Inflation and a potential economic recession may be causing concerns within the commercial real estate industry, but there’s another factor having an even bigger impact: the hybrid work environment, Marcus and Millichap CEO Hessam Nadji told Yahoo Finance.
CRE transactions decreased 22 percent during in the second quarter compared to a year ago, according to data from MSCI. Nadji noted on Yahoo Finance Live that inflation and a recession are on investors’ minds and “creating some hesitation,” but it’s “not really a long-term concern.”
“The bigger concern is this hybrid work environment,” he said. “We’re seeing a lot of focus on amenities like fitness, childcare, and even entertainment to motivate workers to want to come back in at least three days a week, four days a week, whatever it is depending on the company. There’s a lot of focus on how to create a reason for people to want to congregate and come back into the office space.”
Most companies moved to remote work environments during the COVID-19 pandemic. As cases decreased and vaccines became available, a lot of businesses shifted to the hybrid model. It offered a best-of-both-worlds approach — less capital is required for companies because employees are only in the office a few days and using fewer resources, but everyone still gets some in-person face time.
Today more Americans are being offered the hybrid work model, according to a McKinsey survey of more than 25,000 respondents. The survey revealed that 58 percent of respondents have the chance to work from home at least once a week. Meanwhile, 35 percent have the option to work remotely five days a week. Either way, hybrid remains the work mode of choice — 87 percent of respondents said they’d opt to work flexibly if given the chance.
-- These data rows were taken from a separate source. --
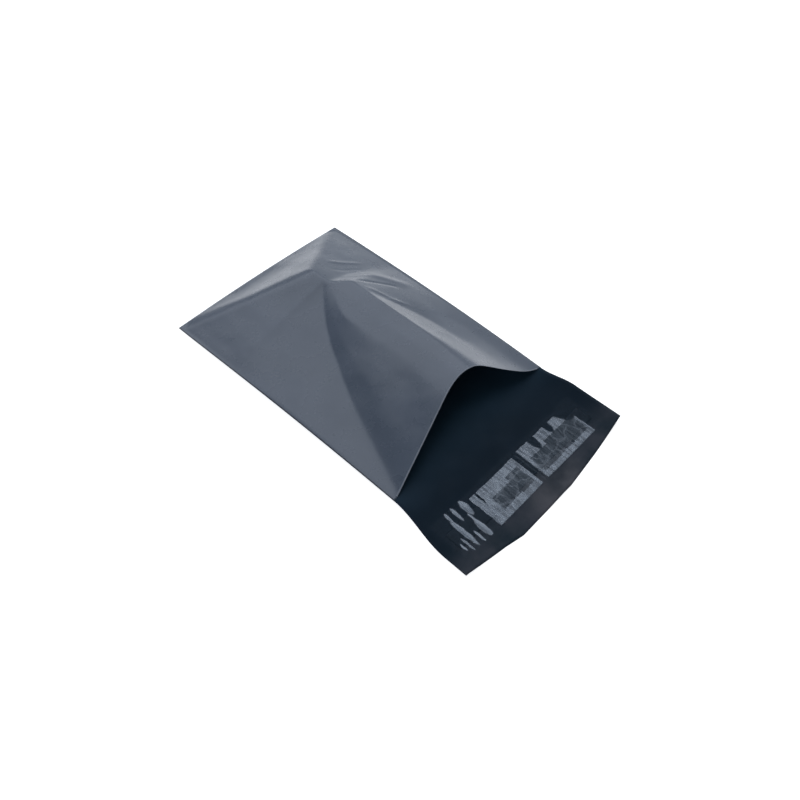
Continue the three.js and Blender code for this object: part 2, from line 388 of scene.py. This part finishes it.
def thicken(piece, thickness, inner=0, rim=0):
    """Give a sheet its thickness; inner and rim say how far on their finishes are in its list."""
    solid = piece.modifiers.new("thickness", "SOLIDIFY")
    solid.thickness = thickness
    solid.offset = 0
    solid.material_offset = inner
    solid.material_offset_rim = rim
    solid.use_quality_normals = True
    keep_as_mesh(piece)


# ---------------------------------------------------------------- node helpers
def node_material(name):
    """A new material with its node tree and its shader."""
    material = bpy.data.materials.new(name)
    material.use_nodes = True
    tree = material.node_tree
    return material, tree, tree.nodes["Principled BSDF"]


def feed(tree, slot, value):
    """Give a socket its value, which is another socket or a plain number or vector."""
    if isinstance(value, bpy.types.NodeSocket):
        tree.links.new(value, slot)
    else:
        slot.default_value = value


# Each helper from here on adds one node and returns what it puts out.
def math_node(tree, operation, first, second=0.0):
    node = tree.nodes.new("ShaderNodeMath")
    node.operation = operation
    feed(tree, node.inputs[0], first)
    feed(tree, node.inputs[1], second)
    return node.outputs["Value"]


def vector_node(tree, operation, *values, result="Vector"):
    node = tree.nodes.new("ShaderNodeVectorMath")
    node.operation = operation
    for slot, value in zip(node.inputs, values):
        feed(tree, slot, value)
    return node.outputs[result]


def split(tree, vector):
    node = tree.nodes.new("ShaderNodeSeparateXYZ")
    tree.links.new(vector, node.inputs["Vector"])
    return node.outputs["X"], node.outputs["Y"], node.outputs["Z"]


def object_place(tree):
    return tree.nodes.new("ShaderNodeTexCoord").outputs["Object"]


def speckle(tree, vector, scale, detail, rough=0.5, output="Fac"):
    texture = tree.nodes.new("ShaderNodeTexNoise")
    texture.inputs["Scale"].default_value = scale
    texture.inputs["Detail"].default_value = detail
    texture.inputs["Roughness"].default_value = rough
    tree.links.new(vector, texture.inputs["Vector"])
    return texture.outputs[output]


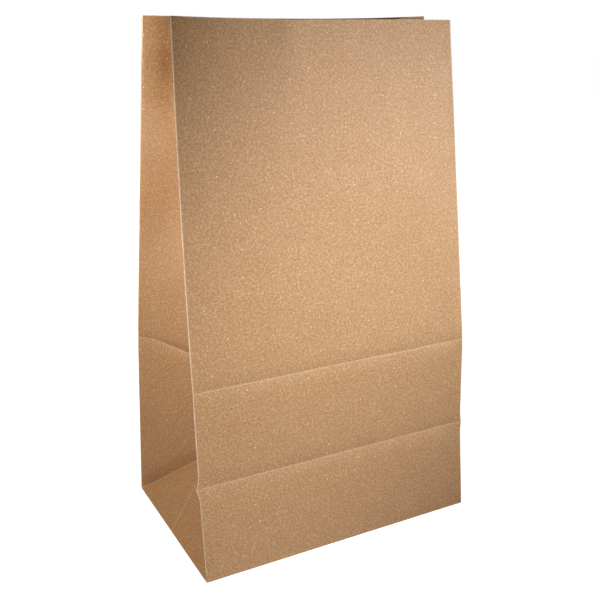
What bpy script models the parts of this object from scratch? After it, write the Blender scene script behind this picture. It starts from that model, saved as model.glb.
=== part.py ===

“Certainly, in the office space consumption and new leases that are being signed, we see the hybrid workplace play a big factor in the reduction of footprint and the space needs (new) expectations going forward,” Nadji told Yahoo Finance.
Companies are leasing less office space
A number of high-profile companies such as PayPal, Airbnb and Lyft have decreased their physical CRE footprints in major cities, Yahoo Finance reports. Some have decided to move to permanent remote work set-ups.
A 2021 Accenture study showed that 63 percent of high-growth companies adopted a “productivity anywhere” work model, giving employees the option to work in-person, 100 percent remote or a combination of the two. Businesses have stuck with remote and hybrid models because productivity hasn’t been impacted.
“The overall footprint currently looks to be shrinking,” Nadji said. “I think if you look two to four years out, when we have the next economic cycle, with job growth coming and a lack of overbuilding — there’s very little overbuilding going on in commercial real estate — I think they’re going to offset each other as two factors: one being the reduction of footprint because of hybrid workspace, and then the other being new demand coming into the market.”
However, Nadji also pointed out that some of the fastest-growing companies in the U.S. are acquiring property or land to build new offices, especially in the tech sector. He believes this shift is about being accommodating for more team collaboration and “less about the individual employee space.”
More clients within the CRE industry have also expressed interest in development, according to Nadji. They’re looking to acquire older office buildings that they can upgrade to, “the current kind of a configuration that the market seems to need as a really good investment instead of building brand-new projects.”